Low-shot Learning

Task Description: Know you at One Glance

irc_ms-celeb-1m-sample0

Recognizing one million celebrities naturally introduces the low-shot learning problem since many celebrities only have limited number of images available for training. Though human visual intelligence has the ability to recognize novel objects from very few examples, low-shot learning with machines is still an open problem.

In this challenge, we investigate the problem of low-shot face recognition, with the goal to build a large-scale face recognizer capable of recognizing a substantial number of individuals with high precision and high recall. We create a benchmark dataset consisting of 21,000 persons each with 50-100 images of high accuracy ($>99%$). We divide this dataset into the following two sets,

  • Base set. There are 20,000 persons in the base set. Each person has 50-100 images for training, and about 5 images for testing.

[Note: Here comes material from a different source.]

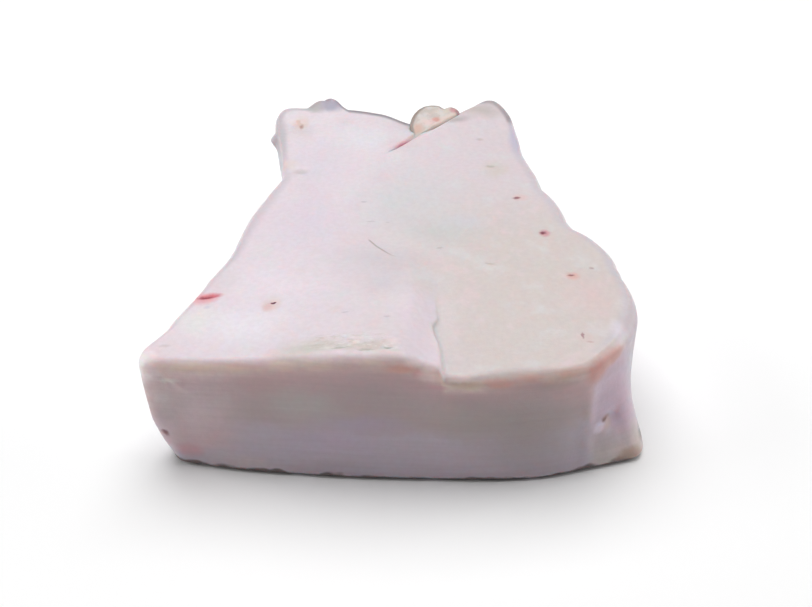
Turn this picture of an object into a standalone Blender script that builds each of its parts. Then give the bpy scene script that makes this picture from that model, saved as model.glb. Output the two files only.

  • Novel set. There are 1,000 persons in the novel set. Each person has 1-5 images for training, and 20 images for testing.

Our goal is to study when tens of images are given for each person in the base set while only one to five images are given for each person in the novel set, how to develop an algorithm to recognize the persons in both the data sets.

The base set is used to assist the learning of face recognition feature. Using a standard residual network with 34 layers with the base set, we have achieved a single model accuracy of 98.88%, comparable to the state of the art, on the LFW verification task.

Evaluation

Our measurement set contains a mixture of test images from both the base set and the novel set. We mainly focus on the classification performance with the test images in the novel set to evaluate how well the computer can learn novel visual concepts with limited number of training samples, while also monitor the performance on the base set to ensure that the performance gain on the novel set is not obtained by sacrificing the performance on the base set. A contesting system is asked to produce at least one prediction label with a confidence score per test image. To match with real scenarios, we measure the recognition coverage at a given precision 99%. That is, for N images in the measurement set, if an algorithm recognizes M images, among which C images are correct, we will calculate precision and recall as:

precision = C/M coverage = M/N

By varying the recognition confidence threshold, we can determine the coverage when the precision is at 99%. We rank the methods according to the coverage at the $99%$ precision with the test images in the novel set, while monitor the performance on the base set.

Note: Commercial/public intelligent services are not allowed to be called during the evaluation, e.g. Microsoft Cognitive Servcies, etc. We will detect and ban the contestants for this kind of behavior.